MEG/EEG are incredibly powerful technologies to non-invasively study human brain activity in health and disease. However, it is difficult to interpret the underlying cellular and circuit level generators. This micro-circuit level understanding is critical if we want to use MEG/EEG to understand how the brain works, or to develop new treatments when the brain isn’t working properly. The models we are building are specifically designed to provide the bridge between the extracranially-measured signal and the detailed neural circuit level generation. This bridge also allows us to connect these human signals to the wealth of information being obtained in animal models, where genetic manipulations and detailed circuit recordings are possible.

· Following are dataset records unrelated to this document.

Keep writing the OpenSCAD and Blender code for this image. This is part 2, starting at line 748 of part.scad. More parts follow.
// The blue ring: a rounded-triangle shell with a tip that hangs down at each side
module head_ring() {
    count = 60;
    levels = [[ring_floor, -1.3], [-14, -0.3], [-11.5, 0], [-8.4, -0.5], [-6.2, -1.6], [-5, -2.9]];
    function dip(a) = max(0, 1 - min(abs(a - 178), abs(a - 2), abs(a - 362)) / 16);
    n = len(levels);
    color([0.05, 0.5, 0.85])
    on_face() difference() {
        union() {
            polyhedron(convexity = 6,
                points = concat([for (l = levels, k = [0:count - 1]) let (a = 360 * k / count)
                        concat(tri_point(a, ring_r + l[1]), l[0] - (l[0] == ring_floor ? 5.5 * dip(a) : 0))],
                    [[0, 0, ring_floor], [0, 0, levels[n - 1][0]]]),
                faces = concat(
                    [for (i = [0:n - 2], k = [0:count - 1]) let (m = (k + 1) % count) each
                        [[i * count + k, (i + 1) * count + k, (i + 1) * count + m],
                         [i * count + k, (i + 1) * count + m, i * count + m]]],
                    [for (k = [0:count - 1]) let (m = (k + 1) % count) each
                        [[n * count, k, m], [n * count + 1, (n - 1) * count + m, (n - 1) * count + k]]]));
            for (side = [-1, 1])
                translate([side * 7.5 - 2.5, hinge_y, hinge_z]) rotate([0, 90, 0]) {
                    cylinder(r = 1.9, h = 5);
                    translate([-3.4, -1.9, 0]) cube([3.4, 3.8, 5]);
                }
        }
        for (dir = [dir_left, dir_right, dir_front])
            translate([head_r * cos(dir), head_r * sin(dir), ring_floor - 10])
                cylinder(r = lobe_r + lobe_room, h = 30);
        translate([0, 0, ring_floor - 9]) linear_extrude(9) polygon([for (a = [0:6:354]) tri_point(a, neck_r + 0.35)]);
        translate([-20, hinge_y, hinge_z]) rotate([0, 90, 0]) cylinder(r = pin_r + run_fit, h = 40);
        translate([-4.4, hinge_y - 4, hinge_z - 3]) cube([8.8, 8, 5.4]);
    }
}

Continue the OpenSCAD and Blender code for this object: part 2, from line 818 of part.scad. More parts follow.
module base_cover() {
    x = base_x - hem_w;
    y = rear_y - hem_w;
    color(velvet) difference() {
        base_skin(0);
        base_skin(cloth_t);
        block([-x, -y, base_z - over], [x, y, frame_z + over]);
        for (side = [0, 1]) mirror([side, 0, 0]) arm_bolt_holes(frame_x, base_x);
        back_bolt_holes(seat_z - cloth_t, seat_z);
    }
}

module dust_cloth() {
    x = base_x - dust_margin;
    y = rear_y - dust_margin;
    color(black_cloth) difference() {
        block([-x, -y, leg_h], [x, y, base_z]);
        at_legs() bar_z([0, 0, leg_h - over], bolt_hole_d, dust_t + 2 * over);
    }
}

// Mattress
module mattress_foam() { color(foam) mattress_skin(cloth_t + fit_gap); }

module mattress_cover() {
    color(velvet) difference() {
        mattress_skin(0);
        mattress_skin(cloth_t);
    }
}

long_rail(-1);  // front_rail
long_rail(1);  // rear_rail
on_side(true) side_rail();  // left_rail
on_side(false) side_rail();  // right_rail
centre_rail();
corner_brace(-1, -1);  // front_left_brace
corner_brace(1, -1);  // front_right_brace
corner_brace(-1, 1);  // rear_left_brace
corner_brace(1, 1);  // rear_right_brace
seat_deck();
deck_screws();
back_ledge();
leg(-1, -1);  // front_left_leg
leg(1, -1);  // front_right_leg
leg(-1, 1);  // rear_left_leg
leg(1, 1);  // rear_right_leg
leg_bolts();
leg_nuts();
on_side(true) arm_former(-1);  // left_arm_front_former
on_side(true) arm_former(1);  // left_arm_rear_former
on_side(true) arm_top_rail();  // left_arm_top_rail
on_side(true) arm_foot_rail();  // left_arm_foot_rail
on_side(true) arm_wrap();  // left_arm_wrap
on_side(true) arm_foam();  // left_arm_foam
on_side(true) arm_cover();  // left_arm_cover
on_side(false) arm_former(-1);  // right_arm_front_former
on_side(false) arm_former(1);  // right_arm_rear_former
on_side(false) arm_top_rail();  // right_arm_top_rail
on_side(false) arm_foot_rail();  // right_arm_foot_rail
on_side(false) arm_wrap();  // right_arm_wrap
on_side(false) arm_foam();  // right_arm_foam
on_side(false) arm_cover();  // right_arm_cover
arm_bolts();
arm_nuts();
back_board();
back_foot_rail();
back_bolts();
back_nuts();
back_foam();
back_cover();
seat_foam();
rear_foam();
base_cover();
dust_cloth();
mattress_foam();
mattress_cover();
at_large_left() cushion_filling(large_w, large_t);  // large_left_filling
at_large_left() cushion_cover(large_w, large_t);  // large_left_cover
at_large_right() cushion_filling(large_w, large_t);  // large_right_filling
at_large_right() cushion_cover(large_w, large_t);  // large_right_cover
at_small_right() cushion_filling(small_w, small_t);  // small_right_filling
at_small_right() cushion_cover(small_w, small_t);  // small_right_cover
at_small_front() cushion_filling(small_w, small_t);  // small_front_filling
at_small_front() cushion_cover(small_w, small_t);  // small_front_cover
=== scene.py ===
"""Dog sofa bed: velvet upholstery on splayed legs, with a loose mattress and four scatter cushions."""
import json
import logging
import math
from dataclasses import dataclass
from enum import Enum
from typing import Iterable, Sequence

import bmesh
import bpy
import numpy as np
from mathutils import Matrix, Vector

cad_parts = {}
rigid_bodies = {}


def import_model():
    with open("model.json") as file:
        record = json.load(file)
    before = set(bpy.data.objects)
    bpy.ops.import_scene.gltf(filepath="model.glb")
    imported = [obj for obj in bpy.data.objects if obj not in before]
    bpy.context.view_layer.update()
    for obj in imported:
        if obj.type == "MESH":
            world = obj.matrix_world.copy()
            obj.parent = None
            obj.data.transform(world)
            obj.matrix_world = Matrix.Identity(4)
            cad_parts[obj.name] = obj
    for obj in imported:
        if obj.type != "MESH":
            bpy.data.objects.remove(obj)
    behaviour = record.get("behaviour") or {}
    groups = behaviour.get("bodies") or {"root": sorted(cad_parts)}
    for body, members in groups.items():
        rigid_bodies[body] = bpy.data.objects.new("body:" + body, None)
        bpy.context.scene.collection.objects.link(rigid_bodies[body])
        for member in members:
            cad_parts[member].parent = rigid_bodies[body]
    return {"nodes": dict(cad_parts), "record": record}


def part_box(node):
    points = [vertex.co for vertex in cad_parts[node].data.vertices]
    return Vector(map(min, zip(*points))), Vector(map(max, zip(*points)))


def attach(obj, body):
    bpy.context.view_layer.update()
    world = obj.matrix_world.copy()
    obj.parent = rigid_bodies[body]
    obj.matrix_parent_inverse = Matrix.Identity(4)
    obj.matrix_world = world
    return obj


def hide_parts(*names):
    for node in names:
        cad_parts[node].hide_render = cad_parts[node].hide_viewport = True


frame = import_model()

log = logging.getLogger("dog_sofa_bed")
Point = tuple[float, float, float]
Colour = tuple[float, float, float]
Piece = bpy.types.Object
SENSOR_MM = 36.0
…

With funding from the NIH BRAIN Initiative, we have recently turned our modeling framework into a freely available user-friendly software tool, called Human Neocortical Neurosolver, for the broad MEG/EEG community to use to develop and test predictions on the neural origin of their data. Interest in this tool is growing, and we are helping several groups adapt to their studies.

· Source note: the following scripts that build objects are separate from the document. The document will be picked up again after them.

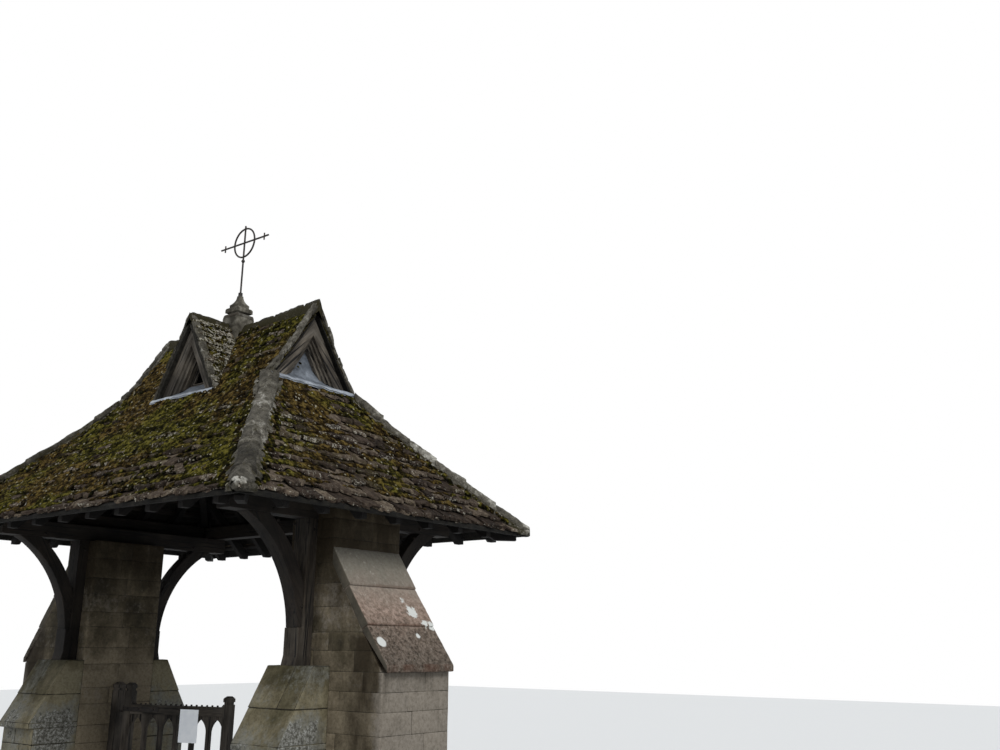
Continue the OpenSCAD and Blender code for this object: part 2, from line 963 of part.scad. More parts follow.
left_pier();
right_pier();
left_weathering();
right_weathering();
left_front_plinth();
left_back_plinth();
right_front_plinth();
right_back_plinth();
left_front_post();
left_back_post();
right_front_post();
right_back_post();
left_front_brace();
left_back_brace();
right_front_brace();
right_back_brace();
left_plate();
right_plate();
front_beam();
back_beam();
side_beams();
hip_rafters();
rafters();
ridge_board();
front_slope();
back_slope();
left_slope();
right_slope();
cross_slates();
hip_caps();
ridge_caps();
front_gablet();
back_gablet();
left_gablet();
right_gablet();
lead_aprons();
finial_stone();
iron_cross();
gate_posts();
left_gate();
right_gate();
hinge_hooks();
left_hinge_bands();
right_hinge_bands();
notice_sheet();
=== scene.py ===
import math
import bmesh
import bpy
import numpy as np
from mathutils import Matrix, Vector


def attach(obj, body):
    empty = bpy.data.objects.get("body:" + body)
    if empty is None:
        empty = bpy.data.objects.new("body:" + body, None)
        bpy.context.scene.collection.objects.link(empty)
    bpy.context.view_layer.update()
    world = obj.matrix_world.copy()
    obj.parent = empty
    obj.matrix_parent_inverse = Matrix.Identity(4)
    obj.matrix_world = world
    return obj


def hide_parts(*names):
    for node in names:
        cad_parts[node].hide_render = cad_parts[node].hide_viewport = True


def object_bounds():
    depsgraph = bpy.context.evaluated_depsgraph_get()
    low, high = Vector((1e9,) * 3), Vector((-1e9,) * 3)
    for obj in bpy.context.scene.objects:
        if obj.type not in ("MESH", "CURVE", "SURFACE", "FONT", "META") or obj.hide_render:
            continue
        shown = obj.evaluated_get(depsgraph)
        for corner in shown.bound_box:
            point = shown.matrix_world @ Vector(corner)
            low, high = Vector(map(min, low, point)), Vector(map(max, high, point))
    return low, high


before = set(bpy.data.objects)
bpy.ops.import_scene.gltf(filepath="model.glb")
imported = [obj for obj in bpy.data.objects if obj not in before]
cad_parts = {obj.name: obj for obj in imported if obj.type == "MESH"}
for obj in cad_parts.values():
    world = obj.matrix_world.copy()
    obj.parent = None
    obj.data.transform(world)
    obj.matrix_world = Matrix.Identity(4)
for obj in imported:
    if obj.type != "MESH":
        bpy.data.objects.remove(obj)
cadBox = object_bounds()
print("frame loaded")

# Sizes of the gateway in metres, the same as the solids
gateway = {
    "pierIn": 1.43, "pierOut": 1.92, "pierHalf": 0.385, "pierHigh": 2.65, "beamHigh": 2.80,
    "plateOut": 1.73, "batterTop": 2.42, "batterFoot": 1.51, "batterRun": 0.63, "slabThick": 0.08,
    "drip": 0.05, "nosing": 0.045, "plinthWide": 0.52, "plinthHigh": 1.50, "plinthLedge": 0.175,
    "plinthRun": 0.31, "plinthFoot": 0.94,
}
pierIn, pierOut, pierHalf, pierHigh = (gateway[key] for key in ("pierIn", "pierOut", "pierHalf", "pierHigh"))
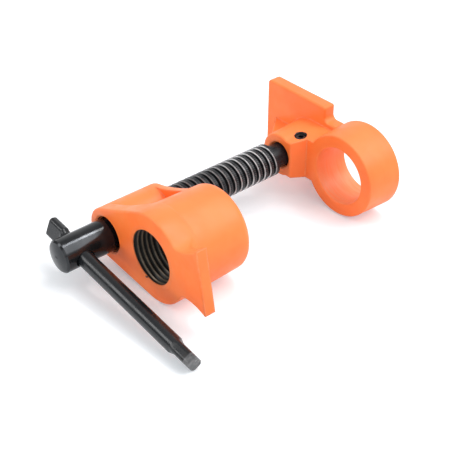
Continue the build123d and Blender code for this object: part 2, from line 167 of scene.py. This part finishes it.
class Nodes:
    """A short way to write a material's node tree."""

    def __init__(self, name, use_world=False):
        if use_world:
            self.owner = bpy.data.worlds.new(name)
        else:
            self.owner = bpy.data.materials.new(name)
        self.owner.use_nodes = True
        self.tree = self.owner.node_tree
        self.tree.nodes.clear()

    def add(self, kind, inputs=None, **settings):
        node = self.tree.nodes.new(kind)
        for key, value in settings.items():
            setattr(node, key, value)
        for key, value in (inputs or {}).items():
            socket = node.inputs[key]
            if isinstance(value, bpy.types.NodeSocket):
                self.tree.links.new(value, socket)
            else:
                if socket.type == "RGBA" and len(value) == 3:
                    value = (*value, 1.0)
                socket.default_value = value
        return node

    def place(self):
        """The shaded point in its object's coordinates, which are the frame's at rest."""
        return self.add("ShaderNodeTexCoord").outputs["Object"]

    def split(self, vector):
        return self.add("ShaderNodeSeparateXYZ", {"Vector": vector}).outputs

    def math(self, operation, a, b=0.0):
        return self.add("ShaderNodeMath", {0: a, 1: b}, operation=operation).outputs[0]

    def times(self, first, *others):
        for other in others:
            first = self.math("MULTIPLY", first, other)
        return first

    def vector_math(self, operation, a, b=None, output="Value"):
        inputs = {0: a} if b is None else {0: a, 1: b}
        return self.add("ShaderNodeVectorMath", inputs, operation=operation).outputs[output]

    def ramp(self, value, low, high, out_low=0.0, out_high=1.0):
        """From out_low where the value is low to out_high where it is high, smoothly."""
        ends = {"From Min": low, "From Max": high, "To Min": out_low, "To Max": out_high}
        node = self.add(
            "ShaderNodeMapRange", {"Value": value, **ends}, interpolation_type="SMOOTHSTEP"
        )
        return node.outputs["Result"]

    def mix(self, share, a, b):
        node = self.add("ShaderNodeMix", data_type="RGBA")
        for index, value in ((0, share), (6, a), (7, b)):
            socket = node.inputs[index]
            if isinstance(value, bpy.types.NodeSocket):
                self.tree.links.new(value, socket)
            elif index == 0:
                socket.default_value = value
            else:
                socket.default_value = (*value, 1.0)
        return node.outputs[2]

    def noise(self, scale, detail=3.0, roughness=0.55, stretch=(1, 1, 1)):
        """Noise whose marks are about one over the scale in metres."""
        mapped = self.add("ShaderNodeMapping", {"Vector": self.place(), "Scale": stretch})
        node = self.add(
            "ShaderNodeTexNoise",
            {
                "Vector": mapped.outputs[0],
                "Scale": scale,
                "Detail": detail,
                "Roughness": roughness,
            },
        )
        return node.outputs["Fac"]

    def clouds(self, scale, low, high, out_low=0.0, out_high=1.0, detail=3.0, stretch=(1, 1, 1)):
        """Noise made into soft patches, with the ends that ramp has."""
        noise = self.noise(scale, detail, stretch=stretch)
        return self.ramp(noise, low, high, out_low, out_high)

    def edge(self, radius, low, high):
        """1 on edges and inner corners, 0 on flat places, and the softened normal."""
        soft = self.add("ShaderNodeBevel", {"Radius": radius}, samples=6).outputs[0]
        flat = self.add("ShaderNodeNewGeometry").outputs["Normal"]
        agree = self.vector_math("DOT_PRODUCT", soft, flat)
        return self.ramp(agree, low, high, 1.0, 0.0), soft

    def bump(self, height, distance, normal=None, strength=1.0):
        inputs = {"Height": height, "Distance": distance, "Strength": strength}
        if normal is not None:
            inputs["Normal"] = normal
        return self.add("ShaderNodeBump", inputs).outputs[0]

    def principled(self, **inputs):
        """Ends the tree in a Principled shader and gives back the material."""
        inputs = {name.replace("_", " "): value for name, value in inputs.items()}
        shader = self.add("ShaderNodeBsdfPrincipled", inputs)
        self.add("ShaderNodeOutputMaterial", {"Surface": shader.outputs[0]})
        return self.owner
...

Q: How has the Carney Institute community contributed to your cross-disciplinary research program?
Brown and the Carney community have contributed to my research program in profound ways. My lab is situated in the new Carney Institute space on the 4th floor of 164 Angell St. The ecosystem in this space facilitates the interaction of my group with other groups on campus working in the areas of computational neuroscience, engineering and data science. Our research is inherently collaborative, and the integrated Carney environment provides the ideal setting for us to learn from each other and effectively collaborate.
Q: What's next in your research?
Carney is providing the space and equipment for us to expand our research to include TMS, a non-invasive brain stimulation technique used to perturb brain circuits and behavior. Our TMS work is also supported by Carney’s COBRE Center for Central Nervous System Function and the Carney Institute Salem Postdoctoral Fund.
We are using insight from our model-derived understanding of the mechanisms of beta rhythms to develop new stimulation paradigms aimed at perturbing these rhythms in a principled way to causally impact somatosensory perception. Ultimately, we hope to expand our studies to improve painful perception. We are also collaborating with colleagues at the Center for Neurorestoration and Neurotechology at Providence VA Medical Center to apply HNN to help develop TMS paradigms for neuropathologies, such as PTSD and depression.
We continue to develop our HNN software into a broadly accessible tool for the MEG and EEG community. We are also furthering research pioneered by my former Brown collaborator, the late Catherine Kerr, to study the impact of a mind-body energy practice called Qigong on physiological measures of improved health. The interaction between the brain and the body is an understudied area of neuroscience, but one where transformative ideas are emerging. We are collaborating with Brown’s Contemplative Studies program to organize an online workshop to discuss the history, clinical benefits and scientific exploration of this Chinese energy practice. We hope to formalize an initiative in Cathy’s honor to continue this timely line of research.